Esteemed colleague Chip Towers is reporting that Todd Grantham is leaving Georgia to become defensive coordinator at Louisville under Bobby Petrino, of whom you've heard. This constitutes a major upheaval for the Bulldogs, who must find a new coordinator not a month before Signing Day.

There was a time during the 2013 season when it appeared Grantham, who presided over an underwhelming Georgia D for the second consecutive year, might be urged to pursue some of those opportunities he had publicly courted while in Athens. And this change – from the SEC East to the ACC Atlantic, in which Louisville will begin play in 2014 – would seem something of a downward move.

But Louisville is famous for spending big – not that Georgia already hadn’t, sinking $850,000 annually into Grantham – and Mark Richt had said after the season that he wanted all his assistant coaches to return. (Secondary coach Scott Lakatos resigned on Thursday, citing “personal reasons.”)

(Sure enough, Joe Schad of ESPN reports that Louisville will pay Grantham $1 million per year over five seasons.)

Grantham’s tenure at Georgia can serve as a case study in the fickle fortunes of collegiate coaching. He was hailed as an upgrade over Willie Martinez when he was hired, and in his second season the Bulldogs played such terrific defense – they held No. 1 LSU to no first downs in the first half of the SEC championship game – that Grantham was elevated to Rock Star status among UGA fans.

But the 2012 defense, despite the presence of a half-dozen talents of NFL caliber, didn’t perform to expectations, and the 2013 unit wasn’t very good, either. Thus did the Rock Star’s popularity plummet as quickly as Vanilla Ice’s.

It will be intriguing to see where Richt turns. Before settling on Grantham, he tried to hire John Chavis, now entrenched at LSU, and Bud Foster, who might only be a year away from succeeding Frank Beamer as head coach at Virginia Tech. The hottest names among defensive coordinators are Kirby Smart, the former Bulldog working at Alabama, and Pat Narduzzi, who has had great success at Michigan State, but both figure to be looking to take head-coaching jobs, not to make lateral moves.

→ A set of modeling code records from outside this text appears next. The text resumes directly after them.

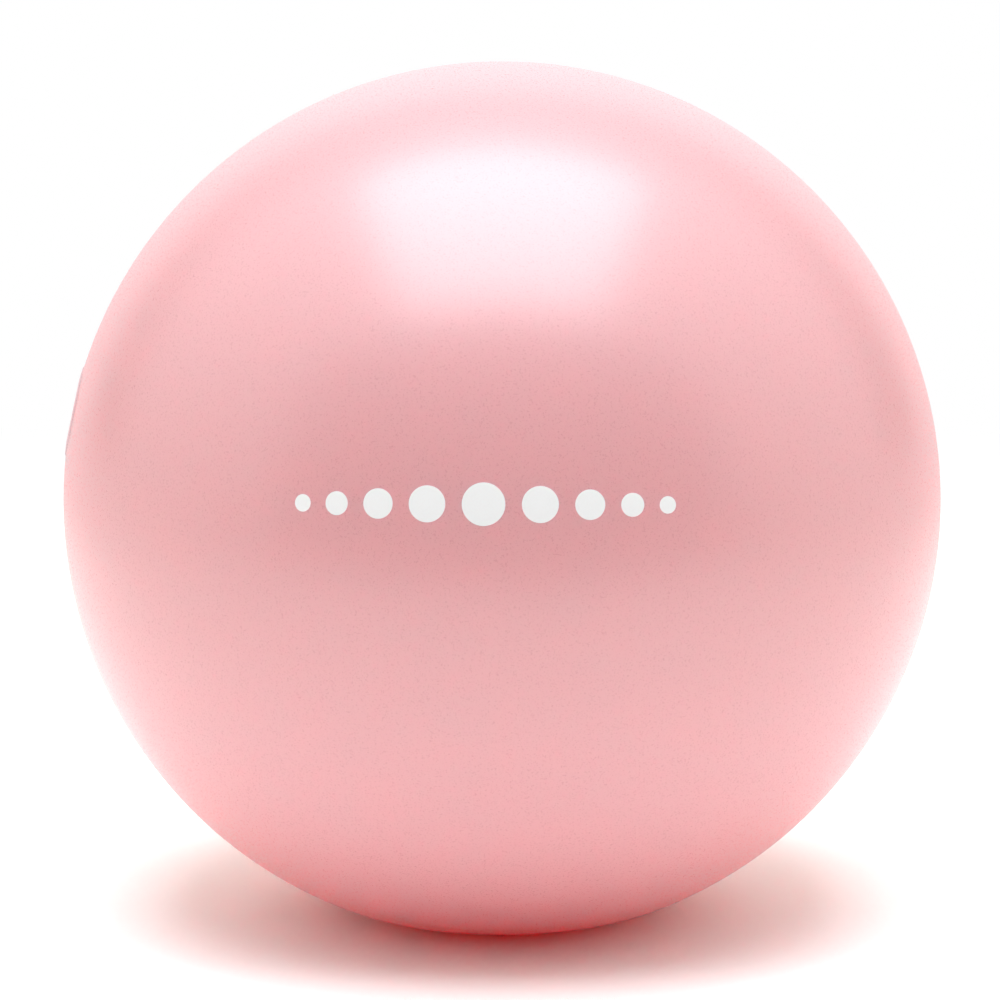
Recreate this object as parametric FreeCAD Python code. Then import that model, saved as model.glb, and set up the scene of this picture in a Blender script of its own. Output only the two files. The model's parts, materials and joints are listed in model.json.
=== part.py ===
"""Small inflatable exercise ball, standing on the floor, in millimetres.

+Z is up and the origin is the middle of the flat patch that the ball stands on. The ball is a thin
moulded PVC skin full of air. Its only opening is a valve on the -X side: a soft sleeve bonded
inside the skin, closed by a push-in plug whose head lies in a shallow recess.
"""
import FreeCAD, Part
import math
import os

# Ball
ball_diameter = 230.0
skin_thickness = 0.8
foot_radius = 24.5

# Where the valve points: degrees above the horizontal, and round from -X towards -Y
valve_rise_angle = 12.5
valve_turn_angle = 4.5

# Soft sleeve that grips the plug
sleeve_bore_radius = 2.5
sleeve_wall = 2.0
sleeve_length = 20.0
sleeve_mouth_bevel = 0.5
sleeve_tip_narrowing = 0.7
sleeve_tip_length = 4.0
sleeve_flange_width = 4.5
sleeve_flange_thickness = 1.2
sleeve_bond_gap = 0.05

# Stem of the plug
plug_clearance = 0.05
plug_neck_length = 1.4
plug_rib_count = 3
plug_rib_width = 1.2
plug_groove_width = 1.6
plug_groove_depth = 0.35
plug_tip_length = 3.0
plug_tip_narrowing = 1.1

# Head of the plug
plug_seat_width = 2.15
plug_lip_width = 1.0
plug_lip_lift = 0.4
plug_lip_side = 0.35
plug_edge_round = 0.45
plug_crown_rise = 0.45

# Recess in the skin round the head
finger_gap = 1.6
plug_set_back = 0.35
recess_mouth_round = 0.8
recess_floor_round = 0.6

# Thick pad moulded in the skin round the recess
pad_rim_width = 3.5
pad_edge_width = 0.6
pad_lift = 0.25
pad_floor_thickness = 2.0
pad_inner_taper = 1.5

# The skin is pressed flat where it stands, and air bends it away from the floor along an arc half
# as wide as the ball, so the ball stands a little lower than its diameter.
ball_radius = ball_diameter / 2
foot_bend_radius = ball_radius / 2
bend_reach = ball_radius - foot_bend_radius
foot_sag = bend_reach - math.sqrt(bend_reach**2 - foot_radius**2)
centre_height = ball_radius - foot_sag

# Distances from the valve's axis
stem_radius = sleeve_bore_radius - plug_clearance
plug_seat_radius = stem_radius + plug_seat_width
plug_head_radius = plug_seat_radius + plug_lip_width
recess_radius = plug_head_radius + finger_gap
pad_radius = recess_radius + recess_mouth_round + pad_rim_width
sleeve_radius = sleeve_bore_radius + sleeve_wall

# Heights along the valve's axis, from the ball's centre
pad_crown = ball_radius + pad_lift
plug_crown = pad_crown - plug_set_back
plug_dome_edge = plug_crown - plug_crown_rise
recess_floor = plug_dome_edge - 2 * plug_edge_round - plug_lip_side - plug_lip_lift
pad_inner_face = recess_floor - pad_floor_thickness


def at(radius, height):
    """A point of an outline: its distance from the axis, and its height along the axis."""
    return FreeCAD.Vector(radius, 0, height)


def line(start, end):
    """A straight edge of an outline."""
    return Part.LineSegment(start, end).toShape()


def arc(centre, start, end):
    """The shorter arc from start to end round centre."""
    middle = (start + end) * 0.5 - centre
    middle.normalize()
    return Part.Arc(start, centre + middle * (start - centre).Length, end).toShape()


def lines(points):
    """Straight edges from each point to the next."""
    return [line(start, end) for start, end in zip(points, points[1:])]


def turned(edges):
    """The solid that a closed outline sweeps in one turn round the Z axis."""
    outline = Part.Face(Part.Wire(edges))
    return outline.revolve(FreeCAD.Vector(0, 0, 0), FreeCAD.Vector(0, 0, 1), 360)


def on_sphere(sphere_radius, radius):
    """The upper point of a sphere about the origin at a distance from the axis."""
    return at(radius, math.sqrt(sphere_radius**2 - radius**2))


def on_valve_axis(shape):
    """Moves a shape built up the Z axis from the ball's centre to where the valve points."""
    rise = math.radians(valve_rise_angle)
    turn = math.radians(valve_turn_angle)
    level = math.cos(rise)
    axis = FreeCAD.Vector(-level * math.cos(turn), -level * math.sin(turn), math.sin(rise))
    rotation = FreeCAD.Rotation(FreeCAD.Vector(0, 0, 1), axis)
    shape.Placement = FreeCAD.Placement(at(0, centre_height), rotation)
    return shape


def filled_ball(inset):
    """The standing ball as a full solid, with its surface moved inwards by inset."""
    centre = at(0, centre_height)
    towards_bend = at(foot_radius, foot_bend_radius) - centre
    towards_bend.normalize()
    floor_edge = at(foot_radius, inset)
    bend_end = centre + towards_bend * (ball_radius - inset)
    widest = at(ball_radius - inset, centre_height)
    top = at(0, centre_height + ball_radius - inset)
    return turned(
        [
            arc(at(foot_radius, foot_bend_radius), floor_edge, bend_end),
            arc(centre, bend_end, widest),
            arc(centre, widest, top),
        ]
        + lines([top, at(0, inset), floor_edge])
    )


def valve_pad():
    """The pad: a little proud of the ball outside, flat inside, and tapered into the skin."""
    rim_radius = pad_radius + pad_edge_width
    taper_radius = pad_radius + pad_inner_taper
    middle_of_skin = ball_radius - skin_thickness / 2
    edge = on_sphere(pad_crown, pad_radius)
    crown = at(0, pad_crown)
    return turned(
        [arc(at(0, 0), edge, crown)]
        + lines(
            [
                crown,
                at(0, pad_inner_face),
                at(pad_radius, pad_inner_face),
                on_sphere(middle_of_skin, taper_radius),
                on_sphere(middle_of_skin, rim_radius),
                on_sphere(ball_radius, rim_radius),
                edge,
            ]
        )
    )


def recess_space():
    """The space for the plug's head: a round well with a soft mouth and a rounded foot."""
    mouth_round_centre = on_sphere(pad_crown - recess_mouth_round, recess_radius + recess_mouth_round)
    mouth = mouth_round_centre * (pad_crown / (pad_crown - recess_mouth_round))
    wall_top = at(recess_radius, mouth_round_centre.z)
    wall_foot = at(recess_radius, recess_floor + recess_floor_round)
    floor_edge = at(recess_radius - recess_floor_round, recess_floor)
    clear_of_ball = pad_crown + recess_radius
    return turned(
        [
            arc(at(floor_edge.x, wall_foot.z), floor_edge, wall_foot),
            line(wall_foot, wall_top),
            arc(mouth_round_centre, wall_top, mouth),
        ]
        + lines(
            [mouth, at(mouth.x, clear_of_ball), at(0, clear_of_ball), at(0, recess_floor), floor_edge]
        )
    )


def sleeve_hole():
    """The hole through the pad that the sleeve fills, cut past both faces of the pad."""
    low = pad_inner_face - skin_thickness
    high = recess_floor + skin_thickness
    return Part.makeCylinder(sleeve_radius + sleeve_bond_gap, high - low, at(0, low))


def ball_skin():
    """The hollow skin with its pad, recess and valve hole."""
    hollow_ball = filled_ball(0).cut(filled_ball(skin_thickness))
    padded = hollow_ball.fuse(on_valve_axis(valve_pad()))
    openings = [on_valve_axis(recess_space()), on_valve_axis(sleeve_hole())]
    return padded.cut(openings).removeSplitter()


def valve_sleeve():
    """A soft tube with a bevelled mouth and a flange that is bonded to the pad's inner face."""
    flange_radius = sleeve_radius + sleeve_flange_width
    flange_low = pad_inner_face - sleeve_flange_thickness
    tip = recess_floor - sleeve_length
    outline = [
        at(sleeve_bore_radius, tip),
        at(sleeve_radius - sleeve_tip_narrowing, tip),
        at(sleeve_radius, tip + sleeve_tip_length),
        at(sleeve_radius, flange_low),
        at(flange_radius, flange_low),
        at(flange_radius, pad_inner_face),
        at(sleeve_radius, pad_inner_face),
        at(sleeve_radius, recess_floor),
        at(sleeve_bore_radius + sleeve_mouth_bevel, recess_floor),
        at(sleeve_bore_radius, recess_floor - sleeve_mouth_bevel),
    ]
    return on_valve_axis(turned(lines(outline + outline[:1])))


def plug_head_edges():
    """The head's outline: its flat seat, then round the finger lip, and up to the crown."""
    inside_edge = plug_head_radius - plug_edge_round
    seat_edge = at(plug_seat_radius, recess_floor)
    lip_low = at(inside_edge, recess_floor + plug_lip_lift)
    lip_centre = lip_low + at(0, plug_edge_round)
    side_low = at(plug_head_radius, lip_centre.z)
    side_high = side_low + at(0, plug_lip_side)
    dome_edge = at(inside_edge, plug_dome_edge)
    dome_radius = (inside_edge**2 + plug_crown_rise**2) / (2 * plug_crown_rise)
    return [
        line(seat_edge, lip_low),
        arc(lip_centre, lip_low, side_low),
        line(side_low, side_high),
        arc(at(inside_edge, side_high.z), side_high, dome_edge),
        arc(at(0, plug_crown - dome_radius), dome_edge, at(0, plug_crown)),
    ]


def plug_stem_edges():
    """The stem's outline, from the tip up to the seat: a tapered tip, then grooves between ribs."""
    rib_pitch = plug_rib_width + plug_groove_width
    tip_top = recess_floor - plug_neck_length - plug_rib_count * rib_pitch
    tip = tip_top - plug_tip_length
    edges = lines([at(0, tip), at(stem_radius - plug_tip_narrowing, tip), at(stem_radius, tip_top)])
    groove_floor = stem_radius - plug_groove_depth
    for rib in range(plug_rib_count):
        rib_low = at(stem_radius, tip_top + rib * rib_pitch)
        rib_high = rib_low + at(0, plug_rib_width)
        groove_high = rib_high + at(0, plug_groove_width)
        groove_middle = at(groove_floor, (rib_high.z + groove_high.z) / 2)
        edges += [line(rib_low, rib_high), Part.Arc(rib_high, groove_middle, groove_high).toShape()]
    neck_low = at(stem_radius, recess_floor - plug_neck_length)
    return edges + lines([neck_low, at(stem_radius, recess_floor), at(plug_seat_radius, recess_floor)])


def valve_plug():
    """The plug: a domed head with a finger lip, on a ribbed stem that fills the sleeve's bore."""
    outline = plug_stem_edges() + plug_head_edges()
    tip = outline[0].Vertexes[0].Point
    return on_valve_axis(turned(outline + [line(at(0, plug_crown), tip)]))


def main():
    os.makedirs("parts", exist_ok=True)
    for make in (ball_skin, valve_sleeve, valve_plug):
        shape = make()
        shape.exportStep(f"parts/{make.__name__}.step")
        print(make.__name__, len(shape.Solids), "solid,", round(shape.Volume / 1000, 3), "cm3")
    print("stands", round(centre_height + ball_radius, 2), "mm high")


main()
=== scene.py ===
"""The looks of a small inflatable exercise ball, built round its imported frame, in metres.

The skin is one dense mesh, turned about the valve's axis and then pressed flat where it stands. The
sleeve behind its valve is turned about the same axis, and the push-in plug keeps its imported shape.
"""
import json
import math

import bmesh
import bpy
from bpy.props import FloatProperty, FloatVectorProperty, IntProperty, PointerProperty
from mathutils import Matrix, Vector


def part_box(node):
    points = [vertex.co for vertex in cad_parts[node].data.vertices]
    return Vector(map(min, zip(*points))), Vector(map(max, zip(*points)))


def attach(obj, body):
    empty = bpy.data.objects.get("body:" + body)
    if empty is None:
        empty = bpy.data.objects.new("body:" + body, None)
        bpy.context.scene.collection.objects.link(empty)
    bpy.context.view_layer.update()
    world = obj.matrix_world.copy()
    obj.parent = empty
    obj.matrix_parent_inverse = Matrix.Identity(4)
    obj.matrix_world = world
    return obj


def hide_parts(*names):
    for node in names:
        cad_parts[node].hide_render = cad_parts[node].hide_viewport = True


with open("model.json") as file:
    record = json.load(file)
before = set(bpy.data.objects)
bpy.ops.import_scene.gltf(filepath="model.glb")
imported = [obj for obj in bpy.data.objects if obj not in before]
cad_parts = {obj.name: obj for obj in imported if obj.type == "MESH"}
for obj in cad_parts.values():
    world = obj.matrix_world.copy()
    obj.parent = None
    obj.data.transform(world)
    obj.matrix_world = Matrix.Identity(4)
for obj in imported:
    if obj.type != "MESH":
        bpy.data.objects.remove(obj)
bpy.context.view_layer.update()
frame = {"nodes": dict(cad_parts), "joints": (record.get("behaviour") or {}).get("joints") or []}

bl_info = {
    "name": "Exercise ball",
    "version": (1, 0, 0),
    "blender": (4, 5, 0),
    "location": "3D View > Sidebar > Exercise ball",
    "description": "Builds the visible pieces of an inflatable exercise ball and a studio round it",
    "category": "Add Mesh",
}

MM = 0.001

# How finely round shapes are divided
FLOOR_ROUND_STEPS = 5
MOUTH_ROUND_STEPS = 7
PAD_STEPS = 4
SLEEVE_STEPS_ROUND = 128
DOT_STEPS_ROUND = 64
DOT_STEPS_OVER = 4
ARCH_STEPS = 48
INSIDE_STEPS_SHARE = 0.75

# A point nearer than this to the valve's axis is on it, and a face this far under the recess is in it
ON_AXIS = 0.0001 * MM
UNDER_RECESS = 0.1 * MM

# Noise lies mostly between these two values, and it changes a surface's roughness by this much
NOISE_LOW, NOISE_HIGH = 0.3, 0.7
GLOSS_CHANGE = 0.04


def linear(hex_colour):
    """The linear RGB of an sRGB colour written as six hex digits."""
    channels = [int(hex_colour[i : i + 2], 16) / 255 for i in (0, 2, 4)]
    return tuple(c / 12.92 if c <= 0.04045 else ((c + 0.055) / 1.055) ** 2.4 for c in channels)


def colour(name, description, hex_colour):
    """A colour that a user can change, given as it looks on a screen."""
    return FloatVectorProperty(
        name=name, description=description, default=linear(hex_colour), subtype="COLOR", min=0, max=1
    )


def length(name, description, metres):
    """A length that a user can change."""
    return FloatProperty(
        name=name, description=description, default=metres, unit="LENGTH", precision=5, min=0
    )


def share(name, description, value):
    """A plain number that a user can change, such as a share or a lamp's brightness."""
    return FloatProperty(name=name, description=description, default=value, min=0)


def angle(name, description, degrees):
    """An angle that a user can change."""
    return FloatProperty(
        name=name, description=description, default=math.radians(degrees), unit="ROTATION"
    )


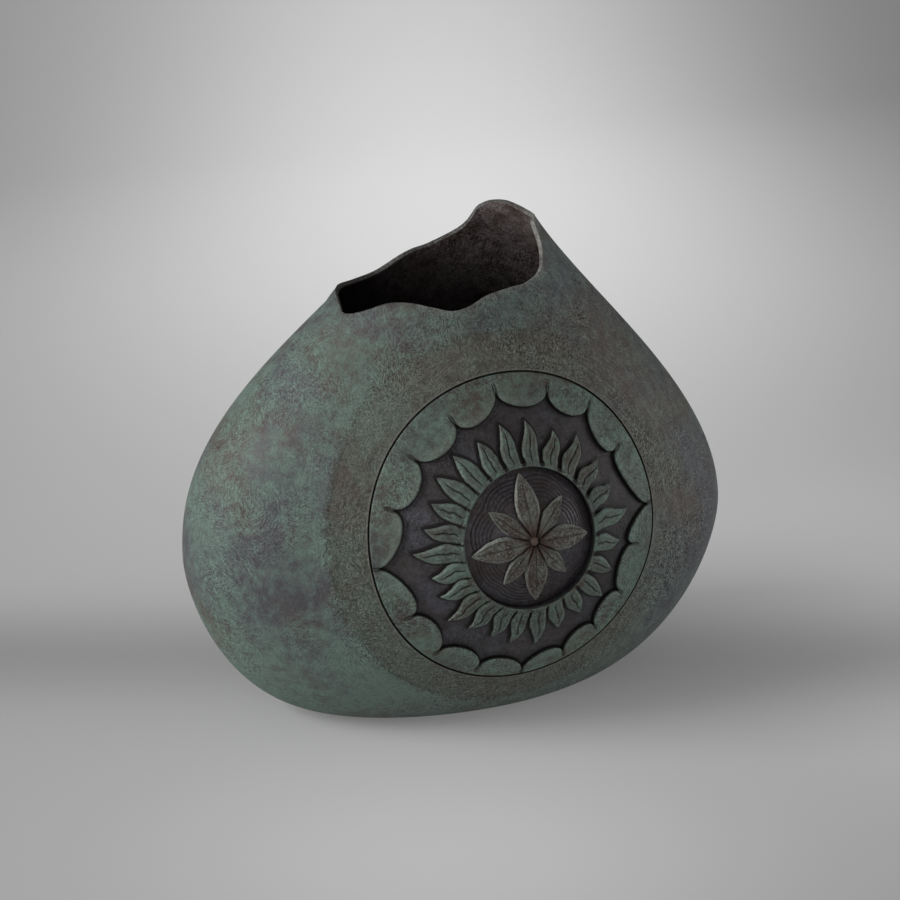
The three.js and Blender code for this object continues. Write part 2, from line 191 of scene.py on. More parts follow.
def inner_point(angle, height, thickness):
    """The inner wall, set further back behind the seat so that the metal there stays whole."""
    point = skin_point(angle, height)
    inner = point - outward_at(angle, height) * thickness
    if point.y < middle_plane:
        radius = math.hypot(point.x - medallion_x, point.z - medallion_z)
        edge = seat_radius + backing_margin
        inner.y += seat_depth * (1 - smooth_step(edge, edge + backing_fade, radius))
    return inner


def land_point(angle, inset, height):
    """A point of the flat foot, inset from its outer edge."""
    side = right_side if math.cos(angle) > 0 else left_side
    x = (side["foot"] - inset) * math.cos(angle)
    y = (front_and_back["foot"] - inset) * math.sin(angle)
    return Vector((x, y + middle_plane, height))


def front_depth(x, z):
    """How far the body's front stands before the middle plane."""
    side = right_side if x > 0 else left_side
    across = x / reach_at(z, side)
    return reach_at(z, front_and_back) * math.sqrt(max(0, 1 - across ** 2)) + swell_at(x, z)


def spun_rows(row_count, sectors, closed):
    """A profile of one corner per row, spun once round. Corner i starts at radius i + 1 and height i."""
    bm = bmesh.new()
    corners = [bm.verts.new((row + 1, 0, row)) for row in range(row_count)]
    for first, second in zip(corners, corners[1:]):
        bm.edges.new((first, second))
    if closed:
        bm.edges.new((corners[-1], corners[0]))
    bmesh.ops.spin(bm, geom=bm.verts[:] + bm.edges[:], axis=(0, 0, 1), cent=(0, 0, 0),
                   steps=sectors, angle=math.tau, use_merge=True)
    return bm


def shape_rows(bm, place, marks=None):
    """Moves each spun corner to place(row, angle), and keeps what marks(row, angle) says of it."""
    layers = {name: bm.verts.layers.float.new(name) for name in (marks(0, 0) if marks else {})}
    for corner in bm.verts:
        row = round(corner.co.z)
        angle = math.atan2(corner.co.y, corner.co.x)
        for name, layer in layers.items():
            corner[layer] = marks(row, angle)[name]
        corner.co = place(row, angle)


def close_and_turn_out(bm, merge=merged_within):
    bmesh.ops.remove_doubles(bm, verts=bm.verts[:], dist=merge)
    bmesh.ops.dissolve_degenerate(bm, edges=bm.edges[:], dist=merge)
    bmesh.ops.recalc_face_normals(bm, faces=bm.faces[:])
    return bm


def spun_form(row_count, sectors, closed, place, marks=None):
    """A profile spun round, then shaped and marked by place(row, angle) and marks(row, angle)."""
    bm = spun_rows(row_count, sectors, closed)
    shape_rows(bm, place, marks)
    return close_and_turn_out(bm)


def make_object(name, bm):
    mesh = bpy.data.meshes.new(name)
    bm.to_mesh(mesh)
    bm.free()
    made = bpy.data.objects.new(name, mesh)
    bpy.context.scene.collection.objects.link(made)
    return made


def make_piece(name, bm, material, replaced):
    piece = make_object(name, bm)
    piece.data.shade_smooth()
    piece.data.set_sharp_from_angle(angle=math.radians(sharp_turn))
    piece.data.materials.append(material)
    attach(piece, "root")
    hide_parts(replaced)


def medallion_point(radius, angle, level):
    """A point of the medallion, level above the body's front. The bowl sits a little higher."""
    share = smooth_step(bowl_radius, seat_radius, radius)
    x = medallion_x + radius * math.cos(angle)
    z = medallion_z + bowl_lift * (1 - share) + radius * math.sin(angle)
    return Vector((x, middle_plane - front_depth(x, z) - level, z))


def shell_rows():
    ledge_height = plate_recess + plate_thickness + plate_gap
    rows = [
        lambda a: land_point(a, land_width + plate_ledge, ledge_height),
        lambda a: land_point(a, land_width, ledge_height),
        lambda a: land_point(a, land_width, land_edge),
        lambda a: land_point(a, land_width - land_edge, 0),
        lambda a: land_point(a, 0, 0),
    ]
    for i in range(1, outer_rows + 1):
        share = (i / outer_rows) ** row_crowding
        rows.append(lambda a, share=share: skin_point(a, (lip_at(a) - lip_round) * share))
    for i in range(1, lip_rows):
        turn = math.pi * i / lip_rows
        rows.append(lambda a, turn=turn: lip_point(a, turn))
    for i in range(inner_rows + 1):
        share = (1 - i / inner_rows) ** row_crowding
        rows.append(lambda a, share=share, last=i == inner_rows: inner_row_point(a, share, last))
    rows.append(lambda a: land_point(a, land_width + plate_ledge, floor_thickness))
    return rows


def lip_point(angle, turn):
    """The lip's section is nearly flat on top, with small rounded edges."""
    outer = skin_point(angle, lip_at(angle) - lip_round)
    inner = inner_point(angle, lip_at(angle) - lip_round, lip_thickness)
    across = math.copysign(abs(math.cos(turn)) ** lip_squareness, math.cos(turn))
    rise = (lip_round - lip_flattened) * math.sin(turn) ** lip_squareness
    point = outer.lerp(inner, 0.5 - 0.5 * across)
    point.z += rise
    return point


def inner_row_point(angle, share, last):
    top = lip_at(angle) - lip_round
    height = inner_floor_start + (top - inner_floor_start) * share
    thick = smooth_step(0, thickened_below, top - height)
    point = inner_point(angle, height, lip_thickness + (wall - lip_thickness) * thick)
    if last:
        point.z = floor_thickness
    return point


def shell_mesh():
    rows = shell_rows()
    first_lip = foot_rows + outer_rows
    first_inside = first_lip + lip_rows - 1
    dark_rows = inner_rows / 2

    def marks(row, angle):
        """The lip is rubbed, with the row below it outside, and painted shade makes the inside darker
        downwards.
        """
        on_lip = first_lip <= row < first_inside
        rubbed = 1.0 if on_lip else lip_rub if row == first_lip - 1 else 0.0
        deep = min(1, max(0, (row - first_inside) / dark_rows)) ** 0.7
        return {"inside": 1.0 if row >= first_inside else 0.0, "rubbed": rubbed, "deep": deep}

    return spun_form(len(rows), shell_sectors, closed=True,
                     place=lambda row, angle: rows[row](angle), marks=marks)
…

One name to note: Manny Diaz was considered a long-shot candidate for the UGA opening, but he was then at Middle Tennessee State. He has since moved to Mississippi State, where he did fine work, and then to Texas, where he was by Mack Brown two games into the 2013 season after an egregious loss to BYU. Richt and Diaz worked together at Florida State in the late '90s.

And Brian VanGorder, who was named Georgia's DC after Richt left FSU to take the Georgia job, is off the market. He just accepted the position as Notre Dame's defensive coordinator. And Will Muschamp, another former Bulldogs, has not yet gotten himself fired as Florida's coach.

It's possible Richt could choose, especially at this late date, to stay in-house and bump up linebackers coach Kirk Olivadotti. But let's face it: In a world where the famous failure Lane Kiffin can land at Alabama as offensive coordinator, what isn't possible?